§ Data segment:
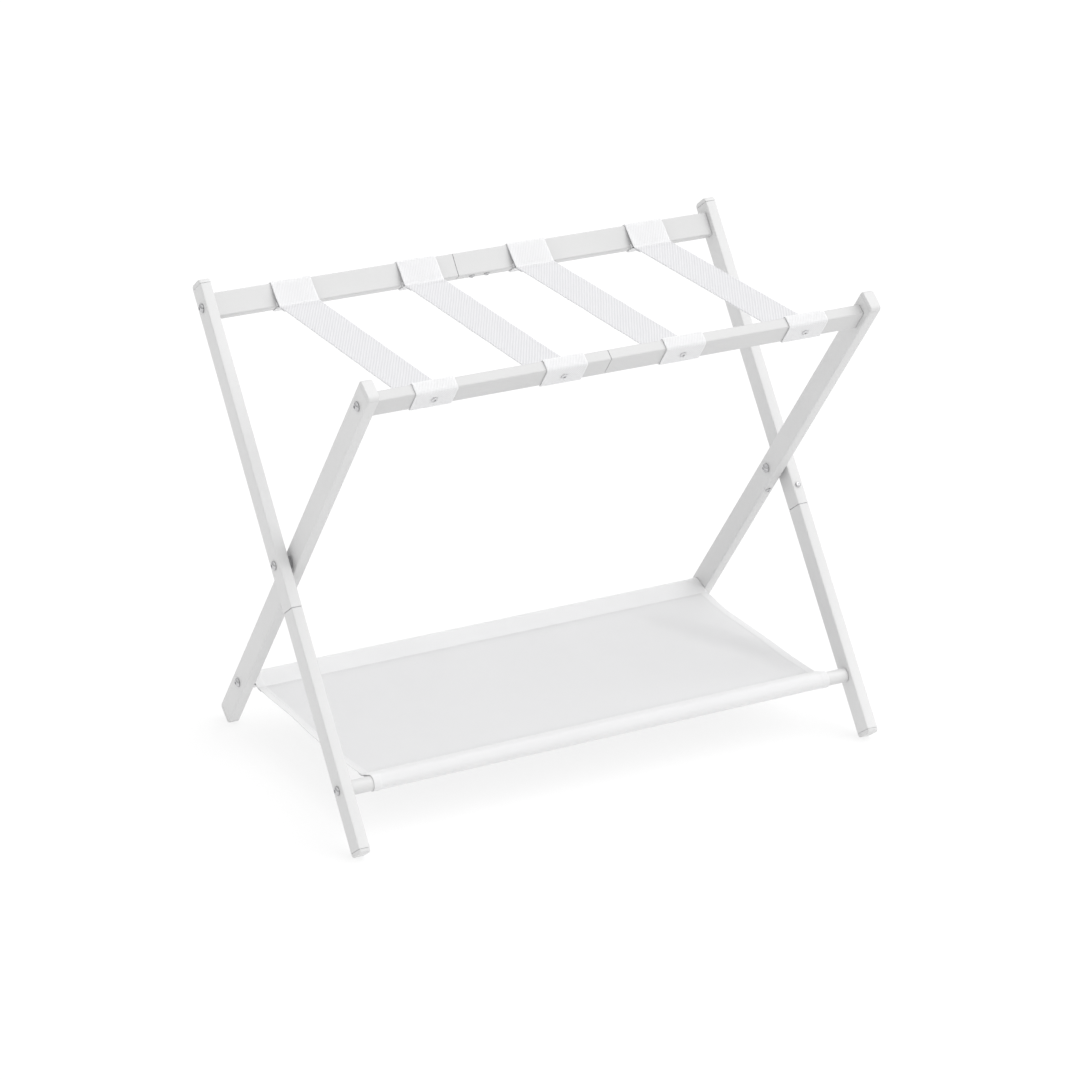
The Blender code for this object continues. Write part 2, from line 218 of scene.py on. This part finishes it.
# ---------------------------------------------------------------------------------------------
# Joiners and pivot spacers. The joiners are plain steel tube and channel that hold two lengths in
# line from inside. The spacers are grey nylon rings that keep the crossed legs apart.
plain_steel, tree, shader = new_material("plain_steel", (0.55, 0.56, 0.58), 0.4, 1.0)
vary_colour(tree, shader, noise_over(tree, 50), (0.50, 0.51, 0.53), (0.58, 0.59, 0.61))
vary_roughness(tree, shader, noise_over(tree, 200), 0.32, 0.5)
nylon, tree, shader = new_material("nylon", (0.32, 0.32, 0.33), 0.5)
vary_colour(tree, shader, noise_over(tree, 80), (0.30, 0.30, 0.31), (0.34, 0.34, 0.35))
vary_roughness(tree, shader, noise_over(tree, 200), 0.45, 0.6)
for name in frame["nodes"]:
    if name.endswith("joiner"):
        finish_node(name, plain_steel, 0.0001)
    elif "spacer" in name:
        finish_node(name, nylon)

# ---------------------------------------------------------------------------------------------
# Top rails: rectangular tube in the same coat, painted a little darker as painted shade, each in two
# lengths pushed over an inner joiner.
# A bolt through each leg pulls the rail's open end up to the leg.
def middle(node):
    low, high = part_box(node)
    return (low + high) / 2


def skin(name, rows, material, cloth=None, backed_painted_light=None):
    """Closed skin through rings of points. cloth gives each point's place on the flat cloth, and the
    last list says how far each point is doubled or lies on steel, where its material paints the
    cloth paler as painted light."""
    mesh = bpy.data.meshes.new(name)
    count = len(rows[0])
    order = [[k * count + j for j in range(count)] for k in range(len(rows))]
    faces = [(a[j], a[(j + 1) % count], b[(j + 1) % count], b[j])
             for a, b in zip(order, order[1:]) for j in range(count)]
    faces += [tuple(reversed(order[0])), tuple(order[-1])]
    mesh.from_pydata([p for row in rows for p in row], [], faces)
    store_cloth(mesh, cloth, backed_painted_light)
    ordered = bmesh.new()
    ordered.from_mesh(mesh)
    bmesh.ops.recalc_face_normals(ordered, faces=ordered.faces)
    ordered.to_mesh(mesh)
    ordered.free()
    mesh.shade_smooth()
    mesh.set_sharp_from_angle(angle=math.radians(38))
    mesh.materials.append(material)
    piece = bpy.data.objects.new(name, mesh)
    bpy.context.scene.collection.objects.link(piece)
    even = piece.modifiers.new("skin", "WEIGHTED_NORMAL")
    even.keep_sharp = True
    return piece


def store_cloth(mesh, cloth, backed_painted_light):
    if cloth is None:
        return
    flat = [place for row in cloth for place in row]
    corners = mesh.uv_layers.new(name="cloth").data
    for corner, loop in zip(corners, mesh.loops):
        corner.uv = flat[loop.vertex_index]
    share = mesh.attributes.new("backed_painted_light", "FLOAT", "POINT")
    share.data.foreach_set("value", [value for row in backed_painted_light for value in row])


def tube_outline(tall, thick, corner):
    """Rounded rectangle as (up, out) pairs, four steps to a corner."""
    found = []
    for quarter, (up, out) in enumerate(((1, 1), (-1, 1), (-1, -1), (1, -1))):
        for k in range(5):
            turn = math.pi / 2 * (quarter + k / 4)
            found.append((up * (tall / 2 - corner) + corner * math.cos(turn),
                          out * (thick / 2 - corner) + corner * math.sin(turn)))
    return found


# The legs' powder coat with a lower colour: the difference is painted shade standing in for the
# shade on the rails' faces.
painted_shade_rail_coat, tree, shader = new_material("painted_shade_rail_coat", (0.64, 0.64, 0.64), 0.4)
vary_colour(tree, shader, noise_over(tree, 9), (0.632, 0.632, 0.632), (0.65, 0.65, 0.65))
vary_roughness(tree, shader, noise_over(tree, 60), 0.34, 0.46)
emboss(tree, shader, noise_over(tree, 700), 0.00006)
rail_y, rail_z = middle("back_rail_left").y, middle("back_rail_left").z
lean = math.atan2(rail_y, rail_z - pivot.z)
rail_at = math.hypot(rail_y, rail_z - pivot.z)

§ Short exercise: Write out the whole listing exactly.

§ Task output:
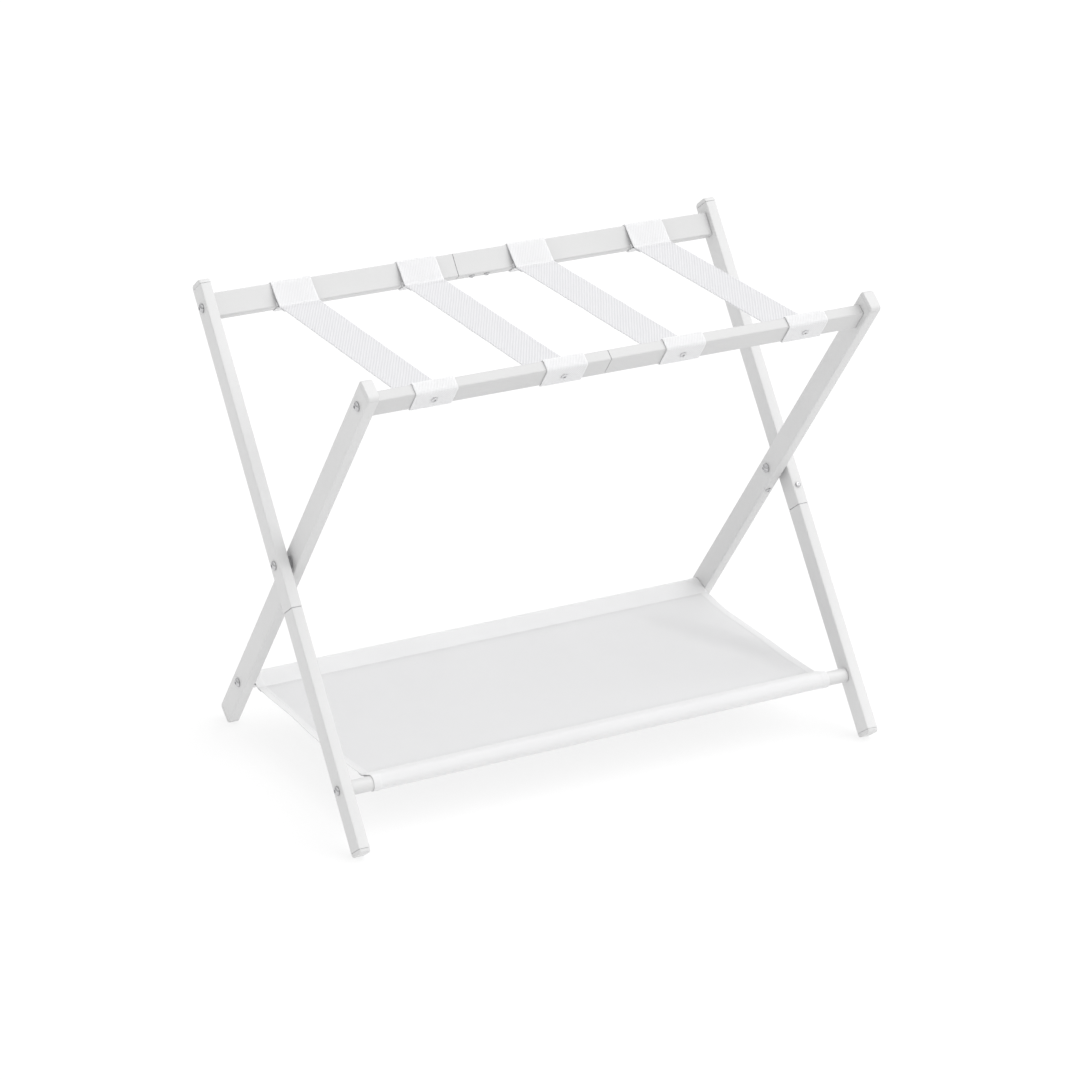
The Blender code for this object continues. Write part 2, from line 218 of scene.py on. This part finishes it.
# ---------------------------------------------------------------------------------------------
# Joiners and pivot spacers. The joiners are plain steel tube and channel that hold two lengths in
# line from inside. The spacers are grey nylon rings that keep the crossed legs apart.
plain_steel, tree, shader = new_material("plain_steel", (0.55, 0.56, 0.58), 0.4, 1.0)
vary_colour(tree, shader, noise_over(tree, 50), (0.50, 0.51, 0.53), (0.58, 0.59, 0.61))
vary_roughness(tree, shader, noise_over(tree, 200), 0.32, 0.5)
nylon, tree, shader = new_material("nylon", (0.32, 0.32, 0.33), 0.5)
vary_colour(tree, shader, noise_over(tree, 80), (0.30, 0.30, 0.31), (0.34, 0.34, 0.35))
vary_roughness(tree, shader, noise_over(tree, 200), 0.45, 0.6)
for name in frame["nodes"]:
    if name.endswith("joiner"):
        finish_node(name, plain_steel, 0.0001)
    elif "spacer" in name:
        finish_node(name, nylon)

# ---------------------------------------------------------------------------------------------
# Top rails: rectangular tube in the same coat, painted a little darker as painted shade, each in two
# lengths pushed over an inner joiner.
# A bolt through each leg pulls the rail's open end up to the leg.
def middle(node):
    low, high = part_box(node)
    return (low + high) / 2


def skin(name, rows, material, cloth=None, backed_painted_light=None):
    """Closed skin through rings of points. cloth gives each point's place on the flat cloth, and the
    last list says how far each point is doubled or lies on steel, where its material paints the
    cloth paler as painted light."""
    mesh = bpy.data.meshes.new(name)
    count = len(rows[0])
    order = [[k * count + j for j in range(count)] for k in range(len(rows))]
    faces = [(a[j], a[(j + 1) % count], b[(j + 1) % count], b[j])
             for a, b in zip(order, order[1:]) for j in range(count)]
    faces += [tuple(reversed(order[0])), tuple(order[-1])]
    mesh.from_pydata([p for row in rows for p in row], [], faces)
    store_cloth(mesh, cloth, backed_painted_light)
    ordered = bmesh.new()
    ordered.from_mesh(mesh)
    bmesh.ops.recalc_face_normals(ordered, faces=ordered.faces)
    ordered.to_mesh(mesh)
    ordered.free()
    mesh.shade_smooth()
    mesh.set_sharp_from_angle(angle=math.radians(38))
    mesh.materials.append(material)
    piece = bpy.data.objects.new(name, mesh)
    bpy.context.scene.collection.objects.link(piece)
    even = piece.modifiers.new("skin", "WEIGHTED_NORMAL")
    even.keep_sharp = True
    return piece


def store_cloth(mesh, cloth, backed_painted_light):
    if cloth is None:
        return
    flat = [place for row in cloth for place in row]
    corners = mesh.uv_layers.new(name="cloth").data
    for corner, loop in zip(corners, mesh.loops):
        corner.uv = flat[loop.vertex_index]
    share = mesh.attributes.new("backed_painted_light", "FLOAT", "POINT")
    share.data.foreach_set("value", [value for row in backed_painted_light for value in row])


def tube_outline(tall, thick, corner):
    """Rounded rectangle as (up, out) pairs, four steps to a corner."""
    found = []
    for quarter, (up, out) in enumerate(((1, 1), (-1, 1), (-1, -1), (1, -1))):
        for k in range(5):
            turn = math.pi / 2 * (quarter + k / 4)
            found.append((up * (tall / 2 - corner) + corner * math.cos(turn),
                          out * (thick / 2 - corner) + corner * math.sin(turn)))
    return found


# The legs' powder coat with a lower colour: the difference is painted shade standing in for the
# shade on the rails' faces.
painted_shade_rail_coat, tree, shader = new_material("painted_shade_rail_coat", (0.64, 0.64, 0.64), 0.4)
vary_colour(tree, shader, noise_over(tree, 9), (0.632, 0.632, 0.632), (0.65, 0.65, 0.65))
vary_roughness(tree, shader, noise_over(tree, 60), 0.34, 0.46)
emboss(tree, shader, noise_over(tree, 700), 0.00006)
rail_y, rail_z = middle("back_rail_left").y, middle("back_rail_left").z
lean = math.atan2(rail_y, rail_z - pivot.z)
rail_at = math.hypot(rail_y, rail_z - pivot.z)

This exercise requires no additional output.